A general principle that helps the reader enormously is that the code should look as much as possible like the result on the page. For example, take the display-mode math delimiters \[ and \]. You can write the main theorem \[E=m\mathrm{c}^3\] states that, or you can write

  the main theorem
  \[
    E=m\mathrm{c}^3
  \]
  states that

Because LaTeX treats spaces intelligently, you can lay the code out pretty much as you wish. When you later see that you’ve used the wrong exponent, you’ll find it more easily if it’s laid out in the second manner (especially given that searching is sometimes tricky, with markup and variable spacing to contend with).

For the same sorts of reasons, when defining macros you should choose names that are related to the text produced, as far as this is possible (these are generally good semantically-oriented names anyway). As much as possible you want a typesetter to be able to read your document source and make correct guesses about how the output will look, without having to keep in mind the details of how your macros are defined.

There is a certain conflict between this aim and the ideal of semantic markup (the “emph” of \emph{} doesn’t appear in the text, for instance). This is a delicate matter calling for taste and discretion ;-) Your markup shouldn’t overwhelm the actual text, but low-level font switches should occur very infrequently, if at all. The worst cases are things like \mathcal{}, which have long names and will probably be applied very frequently to single letters. Any semantic markup will likely be just as bad (\eventvariable{}) and you’re probably better off moving more towards the as-it-looks end of the spectrum:

   \newcommand{\event}[1]{\mathcal{#1}} % use for event variables
   % commonly used event vars
   \newcommand{\e}{\event{e}}
   \newcommand{\a}{\event{a}}

Be especially careful with these ultra-short forms, since they’re error-prone and difficult to interpret when reading. If you’re using them as convenience shortcuts for sensible longer forms, use a smarter editor instead.

Indent for clarity

Like most programming languages, LaTeX has a block structure (indicated by {, } and \begin{} and \end{} environment delimiters). Keeping track of this intelligently aids the readability of your code, as well as helping avoid errors. A good text editor should do this automatically.

Commenting

Whenever you define new macros, you should comment extensively. Not what the macros do (unless it’s such hairy TeX code that it’s not obvious) but why. Mnemonic names are good, but realistically macro names should be kept short as well. The comment is for everything that got thrown out from the name. For macros taking arguments, or that should only be used in certain ways, an example usage might help.

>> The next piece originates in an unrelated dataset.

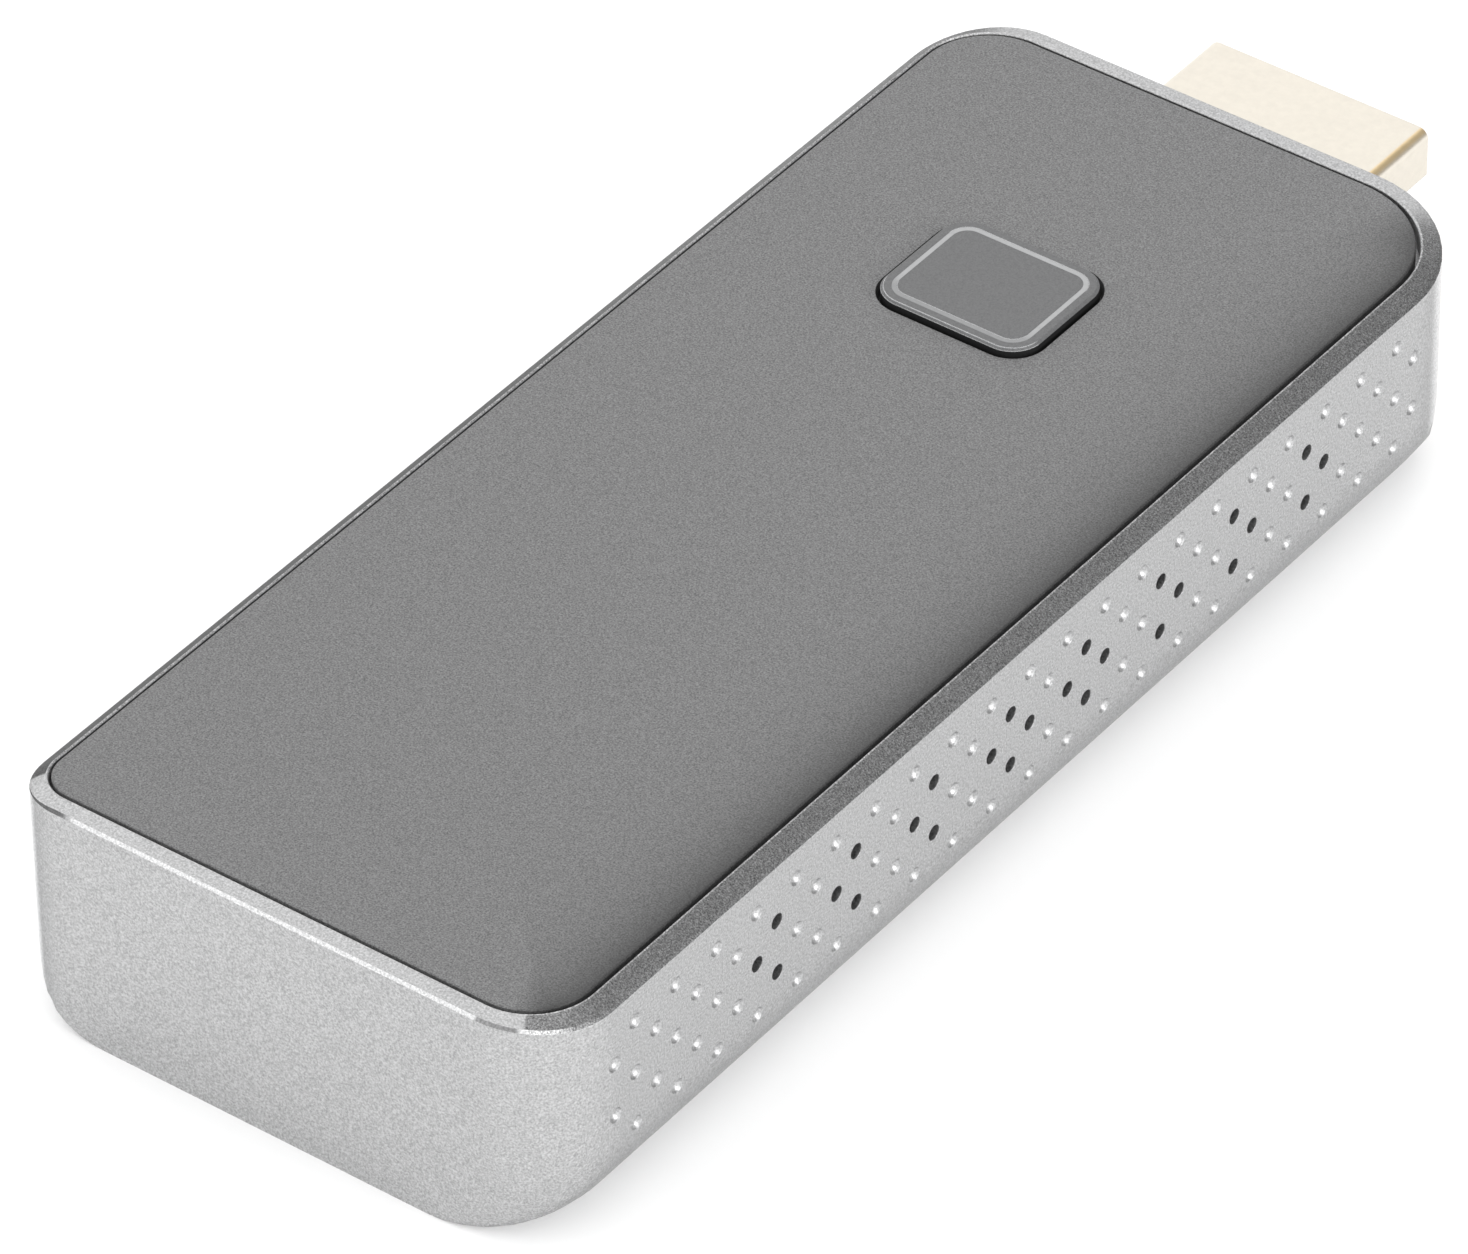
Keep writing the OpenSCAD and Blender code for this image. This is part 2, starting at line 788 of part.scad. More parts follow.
module heat_sink() {
    lift = processor_t + pad_thick;
    fin_h = sink_h - sink_base;
    step = (processor_w - sink_fin_t) / (sink_fins - 1);
    color([0.2, 0.2, 0.22])
    union() {
        chip(middle_share, processor_y, [processor_w, processor_w, sink_base], lift);
        for (i = [0:sink_fins - 1])
            translate([middle_share * board_w - processor_w / 2 + i * step,
                processor_y - processor_w / 2, board_top + lift + sink_base / 2])
                cube([sink_fin_t, processor_w, fin_h + sink_base / 2]);
    }
}

module memory_chips() {
    color([0.09, 0.09, 0.1])
    for (i = [0:1])
        chip(memory_share, processor_y - i * memory_step, memory_size, 0, true);
}

module flash_chip() {
    color([0.09, 0.09, 0.1])
    chip(flash_share, processor_y, flash_size, 0, true);
}

module wifi_board() {
    color([0.05, 0.2, 0.35])
    chip(0, wifi_y, wifi_size);
}

module wifi_shield() {
    w = wifi_size[0] - 2 * shield_inset;
    l = wifi_size[1] - shield_inset - shield_cut;
    y = wifi_y - wifi_size[1] / 2 + shield_cut;
    color([0.78, 0.78, 0.8])
    translate([-w / 2, y, board_top + wifi_size[2]])
        difference() {
            cube([w, l, shield_h]);
            translate([shield_skin, shield_skin, -shield_skin])
                cube([w - 2 * shield_skin, l - 2 * shield_skin, shield_h]);
        }
}

// The two places on the wireless board where the aerial leads plug in
module at_jacks() {
    for (s = [-1, 1])
        translate([s * jack_x, wifi_y - wifi_size[1] / 2 + jack_back, board_top + wifi_size[2]])
            children();
}

module aerial_jacks() {
    color([0.85, 0.7, 0.35])
    at_jacks() cylinder(h = jack_h, d = jack_d);
}

module aerial_plugs() {
    color([0.8, 0.78, 0.7])
    at_jacks()
        difference() {
            cylinder(h = jack_plug_h, d = jack_plug_d);
            translate([0, 0, -overrun])
                cylinder(h = jack_h + overrun + slide_gap, d = jack_d + 2 * slide_gap);
        }
}

// One aerial lead: a round tube along a level S-curve from its aerial to its plug
module aerial_lead(from, to) {
    span = to - from;
    function ease(t) = t * t * (3 - 2 * t);
    function at(t) = [from[0] + span[0] * ease(t), from[1] + span[1] * t, from[2]];
    function heading(t) = [span[0] * 6 * t * (1 - t), span[1], 0];
    function side(t) = [heading(t)[1], -heading(t)[0], 0] / norm(heading(t));
    last = lead_rings - 1;
    points = [for (i = [0:last]) for (k = [0:lead_sides - 1])
        at(i / last) + side(i / last) * lead_d / 2 * cos(k * 360 / lead_sides)
            + [0, 0, lead_d / 2 * sin(k * 360 / lead_sides)]];
    walls = [for (i = [0:last - 1]) for (k = [0:lead_sides - 1])
        let (a = i * lead_sides + k, b = i * lead_sides + (k + 1) % lead_sides)
            each [[a, b, a + lead_sides], [b, b + lead_sides, a + lead_sides]]];
    ends = [[for (k = [0:lead_sides - 1]) lead_sides - 1 - k],
        [for (k = [0:lead_sides - 1]) last * lead_sides + k]];
    polyhedron(points, concat(walls, ends));
}

module aerial_leads() {
    face = -body_l / 2 + wall + aerial_size[1];
    z = board_top + wifi_size[2] + jack_plug_h / 2;
    stop = wifi_y - wifi_size[1] / 2 + jack_back - jack_plug_d / 2;
    color([0.16, 0.16, 0.17])
    for (s = [-1, 1])
        aerial_lead([s * aerial_x, face, z], [s * jack_x, stop, z]);
}

module aerials() {
    color([0.75, 0.6, 0.25])
    for (s = [-1, 1])
        translate([s * aerial_x - aerial_size[0] / 2, -body_l / 2 + wall,
            aerial_z - aerial_size[2] / 2])
            cube(aerial_size);
}

module power_chip() {
    color([0.1, 0.1, 0.11])
    chip(left_share, power_y, power_size);
}

module inductors() {
    color([0.35, 0.35, 0.37])
    for (i = [0:1])
        translate([inductor_x, inductor_y - i * (inductor_size[1] + chip_gap),
            board_top])
            linear_extrude(inductor_size[2])
                polygon([for (k = [0:3]) let (h = inductor_size[0] / 2, c = h - inductor_bevel)
                    each [[[h, -c], [h, c]], [[c, h], [-c, h]], [[-h, c], [-h, -c]],
                        [[-c, -h], [c, -h]]][k]]);
}

module crystal() {
    color([0.8, 0.8, 0.82])
    chip(0, crystal_y, crystal_size);
}

module capacitors() {
    color([0.7, 0.6, 0.45]) {
        for (y = [processor_y, wifi_y])
            for (i = [0:capacitor_row - 1])
                chip(right_share, y + (i - (capacitor_row - 1) / 2) * capacitor_step,
                    capacitor_size);
        for (s = capacitor_shares)
            chip(s, filter_y, capacitor_size);
    }
}

module resistors() {
    color([0.12, 0.12, 0.13])
    for (s = resistor_shares)
        chip(s, board_y0 + resistor_edge, resistor_size);
}

housing_shell();
top_plate();
plate_tape();
button_cap();
button_light_ring();
button_guide();
switch_body();
switch_plunger();
switch_legs();
button_leds();
main_board();
board_screws();
plug_shell();
plug_insulator();
plug_pins_upper();
plug_pins_lower();
plug_filters();
socket_shell();
socket_tongue();
socket_pads();
processor();
processor_pad();
heat_sink();
memory_chips();
flash_chip();
wifi_board();
wifi_shield();
aerial_jacks();
aerial_plugs();
aerial_leads();
aerials();
power_chip();
inductors();
crystal();
capacitors();
resistors();
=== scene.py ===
"""A wireless presentation dongle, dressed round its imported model.

Lengths are in metres, written as millimetres times MM.
"""

import math

import bmesh
import bpy
from mathutils import Matrix, Vector


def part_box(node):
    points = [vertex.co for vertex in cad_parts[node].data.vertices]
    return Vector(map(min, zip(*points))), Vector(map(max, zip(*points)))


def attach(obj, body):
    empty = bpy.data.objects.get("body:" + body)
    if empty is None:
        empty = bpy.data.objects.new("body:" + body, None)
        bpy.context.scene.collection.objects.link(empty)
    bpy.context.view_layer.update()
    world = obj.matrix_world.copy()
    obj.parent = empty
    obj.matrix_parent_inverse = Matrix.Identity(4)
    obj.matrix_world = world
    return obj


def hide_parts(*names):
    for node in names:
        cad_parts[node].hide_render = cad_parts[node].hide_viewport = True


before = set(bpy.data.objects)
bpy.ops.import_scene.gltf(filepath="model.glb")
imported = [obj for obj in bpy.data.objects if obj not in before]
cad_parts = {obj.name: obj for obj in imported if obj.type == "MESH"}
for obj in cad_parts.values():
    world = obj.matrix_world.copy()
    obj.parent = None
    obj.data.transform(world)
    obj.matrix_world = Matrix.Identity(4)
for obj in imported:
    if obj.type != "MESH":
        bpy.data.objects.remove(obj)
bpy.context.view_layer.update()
MM = 0.001
scene = bpy.context.scene

# Camera. A long lens half a metre away, above the corner where the plain end
# meets the vented long wall, as the photograph was taken. It turns very
# slightly about its own line of sight.
CAMERA_AT = Vector((249.33, -332.51, 343.30)) * MM
CAMERA_AZIMUTH = 37.148
CAMERA_ELEVATION = 39.081
CAMERA_ROLL = -0.695
CAMERA_LENS = 262.5
CAMERA_NEAR = 10 * MM
CAMERA_FAR = 10.0
SENSOR_WIDTH = 36.0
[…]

  \newcommand{\myFigref}[1]{Figure~\ref{#1}} % eg. \myFigref{fig:3}

  \newcommand{\axiom}[1]{\mathsf{#1}} % named axioms or axiom systems, eg. \axiom{ZFC}
  % some common axioms and systems
  \newcommand{\ZFC}{\axiom{ZFC}}
  \newcommand{\DC}{\axiom{DC}}
  \newcommand{\FOD}{\axiom{FOD}} % first-order-definable, eg. $\FOD(\theta)$

Use tools intelligently

Yes, you can write LaTeX in Microsoft Word, or even Notepad. But you don’t want to. You want a tool that makes it easy, so you can spend more time deciding what to write. My tool of choice is Emacs, you mileage may vary. But there are a few things that your tool should provide.

Syntax highlighting and brace matching. This is really really important. These things have to do with LaTeX as a programming language, so they’re important to get right. You should know where each brace pair starts and finished without having to count, because that’s a single argument to some LaTeX macro, so if you get it wrong it’s going to show. It might generate an error, which is irritating but actually a good thing, because then you know you have something to fix. Or it might just silently make a three-line section heading for you to catch on proofreading. Likewise you should know where math mode turns on and off just by glancing at your source code. Indenting, as mentioned above, comes into this category as well. Properly indenting code makes certain common errors (forgetting to \end{} an evironment, for instance) much less likely.
Completion for macro names. With a good completion mechanism, you don’t have to define short but unreadable versions only for convenience sake.
Label, reference and citation checking. The builtin LaTeX mechanisms of course can’t cope if you misspell your label names. A good system warns you when you \ref{} something that doesn’t exist in your document.
Multi-file handling. For large projects, being able to split your file into several pieces has big advantages. Your tool should be aware that these are all parts of the same document (for instance enabling document-wide find-and-replace, reference checking, and so on).

And now a shameless plug: you mileage may vary, but you should really take Emacs for a test-drive. At least, if you’re unfamiliar with Emacs you should try XEmacs, in either case with the AUC-TeX package and RefTeX, which together provide everything mentioned above and more. Where this package really shines is in the treatment of math mode, allowing you to enter expressions like $f \colon \alpha \rightarrow \beta$ as quickly as the (less clear) shortcut forms $f \: \a \ra \b$ which you might otherwise be tempted to define.

Summary

After outright errors, nothing shows up an unprofessional manuscript like a lack of consistent styling. LaTeX does a lot of work to ensure that this is not a problem, but you can still make a hash of it all. (It goes without saying that you should use the mechanisms LaTeX provides, such as \label{} and \ref{}!) Being aware of the need for consistency is the first step towards a professional-looking manuscript.

Style guides can help make many decisions about presentation, but often you’ll be left with a large number of possible approaches. Emphasising clarity and simplicity in presentation will make your document more readable to its audience, while well-chosen semantic markup and layout designed for reading will help you or your typesetter find and fix errors and give you the freedom to make stylistic changes freely.

The facilities LaTeX provides can be used to make this much less of a chore than it appears at first. To reap the full benefits you’ll have to learn some TeX programming, but for basic semantic markup all you need to know is \newcommand{}{}. Combine this with attention to matters of consistency, and a basic knowledge of a few general conventions, and your writings will be the better for it.